> [WHAT TO DO] Quote exactly, and only, the lines of the material below from the line with "add(lead_right.part, mode=Mode.SUBTRACT)" through the line with "shown = obj.evaluated_get(depsgraph)".

> [SOURCE DATA]

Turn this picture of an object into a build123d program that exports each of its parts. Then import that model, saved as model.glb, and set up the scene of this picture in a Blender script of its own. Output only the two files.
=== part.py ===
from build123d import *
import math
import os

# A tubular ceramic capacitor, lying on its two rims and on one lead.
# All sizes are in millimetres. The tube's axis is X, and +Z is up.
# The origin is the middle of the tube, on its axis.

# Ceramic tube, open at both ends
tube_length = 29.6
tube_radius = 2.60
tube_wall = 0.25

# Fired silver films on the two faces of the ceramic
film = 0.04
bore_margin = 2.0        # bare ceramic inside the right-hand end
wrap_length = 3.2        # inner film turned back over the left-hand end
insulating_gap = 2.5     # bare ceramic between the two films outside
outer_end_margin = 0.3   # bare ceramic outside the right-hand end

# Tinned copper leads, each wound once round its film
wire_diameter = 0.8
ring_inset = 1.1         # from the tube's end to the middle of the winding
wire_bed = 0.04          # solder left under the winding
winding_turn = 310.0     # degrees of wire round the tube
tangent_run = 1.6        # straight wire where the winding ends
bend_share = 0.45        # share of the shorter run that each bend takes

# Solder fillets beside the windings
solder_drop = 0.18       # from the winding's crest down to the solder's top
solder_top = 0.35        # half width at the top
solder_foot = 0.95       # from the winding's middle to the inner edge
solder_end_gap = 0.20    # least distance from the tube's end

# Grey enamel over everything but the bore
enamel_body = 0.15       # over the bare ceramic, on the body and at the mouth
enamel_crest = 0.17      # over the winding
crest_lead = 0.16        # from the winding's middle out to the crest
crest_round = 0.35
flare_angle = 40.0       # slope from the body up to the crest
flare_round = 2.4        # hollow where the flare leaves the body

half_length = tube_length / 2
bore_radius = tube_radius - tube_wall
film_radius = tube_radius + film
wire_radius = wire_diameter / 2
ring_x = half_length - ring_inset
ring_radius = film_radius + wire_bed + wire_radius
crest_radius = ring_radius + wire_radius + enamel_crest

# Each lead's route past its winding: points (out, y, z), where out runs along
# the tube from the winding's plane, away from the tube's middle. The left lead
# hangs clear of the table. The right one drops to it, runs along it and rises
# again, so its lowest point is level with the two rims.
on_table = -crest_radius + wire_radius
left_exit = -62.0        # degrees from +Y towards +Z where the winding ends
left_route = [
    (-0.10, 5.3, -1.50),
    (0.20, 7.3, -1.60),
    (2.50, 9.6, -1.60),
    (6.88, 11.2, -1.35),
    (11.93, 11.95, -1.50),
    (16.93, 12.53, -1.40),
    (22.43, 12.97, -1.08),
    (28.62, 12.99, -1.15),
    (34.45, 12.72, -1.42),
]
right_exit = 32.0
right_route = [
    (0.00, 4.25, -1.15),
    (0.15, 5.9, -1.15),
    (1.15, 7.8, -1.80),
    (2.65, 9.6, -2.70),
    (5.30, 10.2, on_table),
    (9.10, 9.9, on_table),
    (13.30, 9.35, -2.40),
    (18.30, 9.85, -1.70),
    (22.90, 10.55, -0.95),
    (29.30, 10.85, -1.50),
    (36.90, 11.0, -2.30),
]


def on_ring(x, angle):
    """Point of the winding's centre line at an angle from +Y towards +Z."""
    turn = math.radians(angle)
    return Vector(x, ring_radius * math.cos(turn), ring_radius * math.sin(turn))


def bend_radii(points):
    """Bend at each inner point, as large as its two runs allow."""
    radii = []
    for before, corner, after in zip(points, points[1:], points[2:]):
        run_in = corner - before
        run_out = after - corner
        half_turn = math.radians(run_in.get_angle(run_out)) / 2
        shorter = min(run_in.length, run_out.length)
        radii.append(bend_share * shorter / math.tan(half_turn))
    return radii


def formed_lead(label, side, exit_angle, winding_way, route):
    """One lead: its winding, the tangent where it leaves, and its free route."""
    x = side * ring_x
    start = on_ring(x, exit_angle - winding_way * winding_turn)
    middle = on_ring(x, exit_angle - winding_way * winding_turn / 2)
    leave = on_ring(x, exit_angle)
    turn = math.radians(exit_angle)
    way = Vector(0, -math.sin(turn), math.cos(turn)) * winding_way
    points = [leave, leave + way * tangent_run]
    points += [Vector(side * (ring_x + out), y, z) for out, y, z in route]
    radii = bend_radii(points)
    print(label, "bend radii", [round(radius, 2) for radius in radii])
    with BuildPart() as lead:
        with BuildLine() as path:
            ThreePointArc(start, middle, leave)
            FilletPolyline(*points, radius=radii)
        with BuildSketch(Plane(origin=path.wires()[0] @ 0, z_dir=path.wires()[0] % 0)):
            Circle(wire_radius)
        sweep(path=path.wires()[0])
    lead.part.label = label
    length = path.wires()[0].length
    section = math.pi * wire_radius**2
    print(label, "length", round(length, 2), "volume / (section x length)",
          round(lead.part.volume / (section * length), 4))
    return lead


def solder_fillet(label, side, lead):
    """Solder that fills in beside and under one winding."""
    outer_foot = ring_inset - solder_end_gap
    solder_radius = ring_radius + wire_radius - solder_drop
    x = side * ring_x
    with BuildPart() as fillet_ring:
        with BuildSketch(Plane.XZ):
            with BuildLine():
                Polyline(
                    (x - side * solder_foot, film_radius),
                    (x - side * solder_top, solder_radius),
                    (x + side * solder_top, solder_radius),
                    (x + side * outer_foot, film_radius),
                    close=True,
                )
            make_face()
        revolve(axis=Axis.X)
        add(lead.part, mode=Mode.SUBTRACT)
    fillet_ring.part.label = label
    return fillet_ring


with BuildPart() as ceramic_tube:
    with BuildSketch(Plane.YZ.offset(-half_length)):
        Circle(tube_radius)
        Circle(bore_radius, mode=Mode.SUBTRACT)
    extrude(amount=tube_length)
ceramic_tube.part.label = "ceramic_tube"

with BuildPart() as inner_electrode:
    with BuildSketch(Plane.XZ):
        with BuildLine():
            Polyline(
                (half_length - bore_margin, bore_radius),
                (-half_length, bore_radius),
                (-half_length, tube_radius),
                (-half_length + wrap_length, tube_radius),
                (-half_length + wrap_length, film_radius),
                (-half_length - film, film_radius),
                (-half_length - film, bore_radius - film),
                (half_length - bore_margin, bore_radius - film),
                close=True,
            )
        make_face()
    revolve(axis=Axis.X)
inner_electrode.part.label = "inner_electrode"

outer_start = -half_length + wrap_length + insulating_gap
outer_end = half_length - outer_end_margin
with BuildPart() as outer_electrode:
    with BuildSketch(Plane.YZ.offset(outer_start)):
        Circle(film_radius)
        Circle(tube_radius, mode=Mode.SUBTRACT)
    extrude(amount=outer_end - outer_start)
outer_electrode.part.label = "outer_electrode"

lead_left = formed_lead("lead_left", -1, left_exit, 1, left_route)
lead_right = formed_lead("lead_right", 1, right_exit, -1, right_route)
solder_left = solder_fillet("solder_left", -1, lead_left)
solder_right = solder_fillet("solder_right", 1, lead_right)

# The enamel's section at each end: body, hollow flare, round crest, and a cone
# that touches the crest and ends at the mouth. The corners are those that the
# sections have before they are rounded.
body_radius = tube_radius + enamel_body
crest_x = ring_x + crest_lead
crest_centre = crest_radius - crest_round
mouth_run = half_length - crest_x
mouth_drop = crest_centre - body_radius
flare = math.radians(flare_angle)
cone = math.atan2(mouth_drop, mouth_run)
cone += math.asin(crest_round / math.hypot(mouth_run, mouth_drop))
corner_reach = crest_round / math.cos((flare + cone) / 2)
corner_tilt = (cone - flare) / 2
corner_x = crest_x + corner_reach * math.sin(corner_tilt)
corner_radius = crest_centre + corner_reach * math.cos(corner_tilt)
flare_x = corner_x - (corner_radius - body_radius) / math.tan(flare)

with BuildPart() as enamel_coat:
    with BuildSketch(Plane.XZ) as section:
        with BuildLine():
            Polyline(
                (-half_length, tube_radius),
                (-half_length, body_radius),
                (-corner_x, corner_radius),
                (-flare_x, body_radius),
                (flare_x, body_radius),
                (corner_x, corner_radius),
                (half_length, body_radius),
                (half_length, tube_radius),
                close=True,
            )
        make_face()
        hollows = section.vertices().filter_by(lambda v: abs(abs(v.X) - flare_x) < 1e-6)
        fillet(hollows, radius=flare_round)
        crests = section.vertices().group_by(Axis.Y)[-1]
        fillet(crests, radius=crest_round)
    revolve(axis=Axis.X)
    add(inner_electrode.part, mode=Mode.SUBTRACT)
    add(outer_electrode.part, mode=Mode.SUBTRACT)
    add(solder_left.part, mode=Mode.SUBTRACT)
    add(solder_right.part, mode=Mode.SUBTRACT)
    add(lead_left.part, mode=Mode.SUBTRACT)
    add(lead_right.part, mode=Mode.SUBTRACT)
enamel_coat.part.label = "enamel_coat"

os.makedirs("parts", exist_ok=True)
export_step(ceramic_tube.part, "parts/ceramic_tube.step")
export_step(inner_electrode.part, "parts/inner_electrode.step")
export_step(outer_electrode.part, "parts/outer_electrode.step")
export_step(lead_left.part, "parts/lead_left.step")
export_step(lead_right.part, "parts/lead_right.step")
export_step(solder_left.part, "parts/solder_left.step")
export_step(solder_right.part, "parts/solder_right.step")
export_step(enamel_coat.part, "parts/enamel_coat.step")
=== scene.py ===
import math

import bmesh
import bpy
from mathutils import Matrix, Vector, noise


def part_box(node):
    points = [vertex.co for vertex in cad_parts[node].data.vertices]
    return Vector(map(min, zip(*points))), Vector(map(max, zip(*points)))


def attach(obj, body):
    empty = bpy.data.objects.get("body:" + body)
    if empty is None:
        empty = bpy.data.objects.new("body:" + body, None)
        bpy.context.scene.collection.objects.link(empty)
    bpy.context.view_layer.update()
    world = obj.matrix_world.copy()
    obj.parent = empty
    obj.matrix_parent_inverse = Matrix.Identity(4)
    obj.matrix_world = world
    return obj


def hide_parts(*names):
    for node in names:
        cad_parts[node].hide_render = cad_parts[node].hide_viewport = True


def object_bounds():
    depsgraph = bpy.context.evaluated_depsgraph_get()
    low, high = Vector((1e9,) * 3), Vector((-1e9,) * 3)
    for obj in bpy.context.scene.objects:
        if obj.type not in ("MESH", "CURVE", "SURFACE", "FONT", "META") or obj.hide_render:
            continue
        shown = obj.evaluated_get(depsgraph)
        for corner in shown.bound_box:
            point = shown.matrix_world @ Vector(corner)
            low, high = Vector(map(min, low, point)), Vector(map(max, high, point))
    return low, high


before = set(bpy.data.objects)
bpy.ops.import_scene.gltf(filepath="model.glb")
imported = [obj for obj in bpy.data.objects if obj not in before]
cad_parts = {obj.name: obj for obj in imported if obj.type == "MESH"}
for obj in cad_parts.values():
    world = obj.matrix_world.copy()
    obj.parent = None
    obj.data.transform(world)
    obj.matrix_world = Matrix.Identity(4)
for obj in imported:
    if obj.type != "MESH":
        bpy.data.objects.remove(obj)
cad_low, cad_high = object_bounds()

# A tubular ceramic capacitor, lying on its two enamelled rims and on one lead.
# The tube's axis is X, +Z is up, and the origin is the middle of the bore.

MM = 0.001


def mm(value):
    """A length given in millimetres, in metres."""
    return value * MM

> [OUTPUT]
    add(lead_right.part, mode=Mode.SUBTRACT)
enamel_coat.part.label = "enamel_coat"

os.makedirs("parts", exist_ok=True)
export_step(ceramic_tube.part, "parts/ceramic_tube.step")
export_step(inner_electrode.part, "parts/inner_electrode.step")
export_step(outer_electrode.part, "parts/outer_electrode.step")
export_step(lead_left.part, "parts/lead_left.step")
export_step(lead_right.part, "parts/lead_right.step")
export_step(solder_left.part, "parts/solder_left.step")
export_step(solder_right.part, "parts/solder_right.step")
export_step(enamel_coat.part, "parts/enamel_coat.step")
=== scene.py ===
import math

import bmesh
import bpy
from mathutils import Matrix, Vector, noise


def part_box(node):
    points = [vertex.co for vertex in cad_parts[node].data.vertices]
    return Vector(map(min, zip(*points))), Vector(map(max, zip(*points)))


def attach(obj, body):
    empty = bpy.data.objects.get("body:" + body)
    if empty is None:
        empty = bpy.data.objects.new("body:" + body, None)
        bpy.context.scene.collection.objects.link(empty)
    bpy.context.view_layer.update()
    world = obj.matrix_world.copy()
    obj.parent = empty
    obj.matrix_parent_inverse = Matrix.Identity(4)
    obj.matrix_world = world
    return obj


def hide_parts(*names):
    for node in names:
        cad_parts[node].hide_render = cad_parts[node].hide_viewport = True


def object_bounds():
    depsgraph = bpy.context.evaluated_depsgraph_get()
    low, high = Vector((1e9,) * 3), Vector((-1e9,) * 3)
    for obj in bpy.context.scene.objects:
        if obj.type not in ("MESH", "CURVE", "SURFACE", "FONT", "META") or obj.hide_render:
            continue
        shown = obj.evaluated_get(depsgraph)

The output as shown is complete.